Engineers need strong technical skills to be successful. But many underestimate the importance of developing strong communication skills as well.
Many AI products are so complex that it’s hard for any single person — no matter how talented — to build the whole thing. As teamwork becomes more central to AI development, clear communication is becoming more important, too.
In large and small companies, I’ve seen senior engineers with no management responsibility (often called individual contributors) whose words carried more weight than those of VPs who managed large teams. They often had a massive positive impact on the projects they took part in. How did they accomplish this? These individuals are generally:
- Technically sophisticated, with a deep understanding of the most promising technical approach to a problem.
- Cross-functional collaborators who can help match technology with business goals.
- Positive contributors to the company’s culture. For example, they foster a transparent and safe environment where ideas are evaluated based on merit and all voices can be heard.
- Clear communicators who help others understand their thinking through speaking or writing.

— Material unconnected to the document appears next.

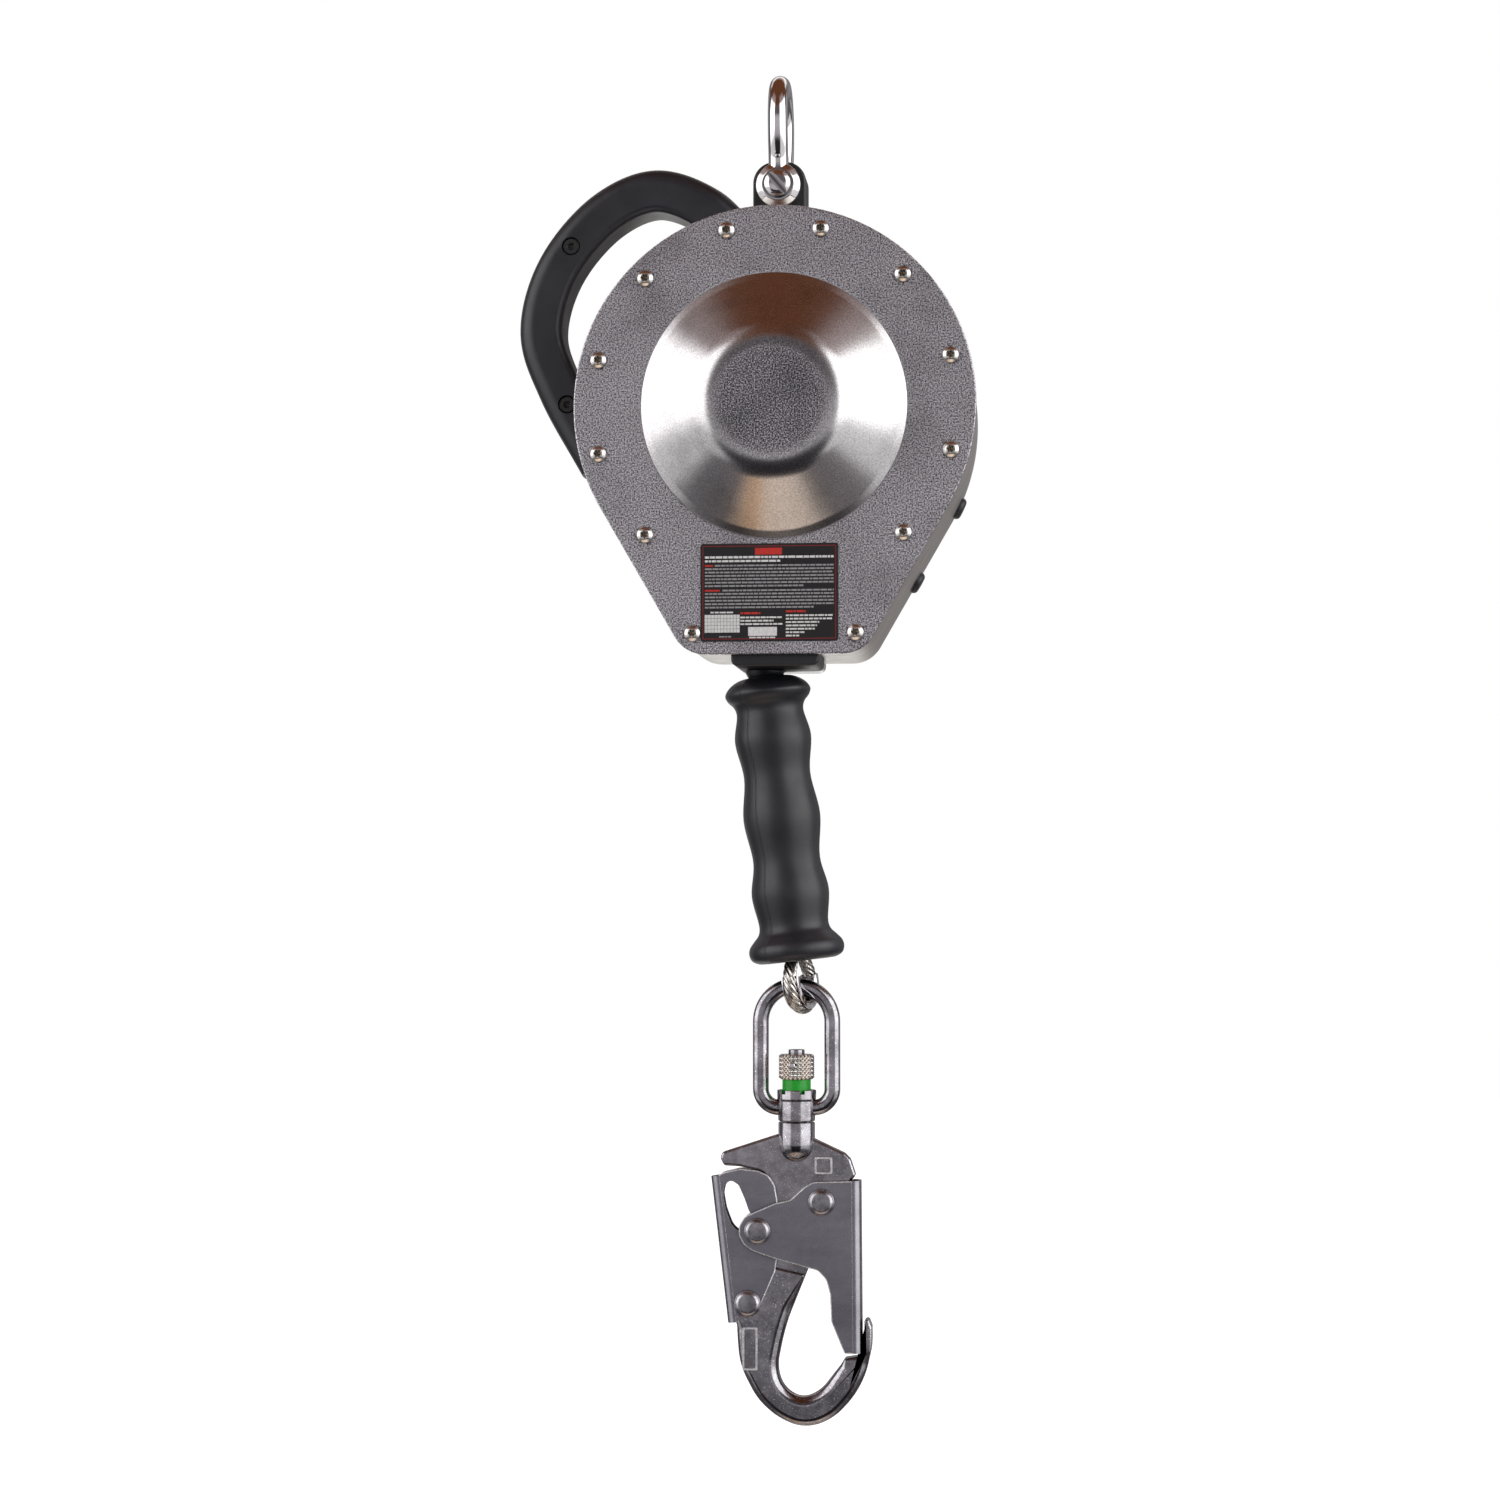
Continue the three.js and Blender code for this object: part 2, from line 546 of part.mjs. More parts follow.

What if you’re not yet a strong communicator? That’s okay! I used to struggle with my writing and speaking as well, and I still have ample room for improvement. Last week, while I was giving a practice talk on a new way to think about data (yes, I do practice talks), a friend told me that a section of my presentation was confusing. He was right! I try to embrace critical feedback on my communications and hope you will, too.
There’s no need to set an impossible standard for yourself; just aim to improve a little every month. The only person you should compare yourself to is the person you used to be. Let us all keep trying to be better than our previous selves.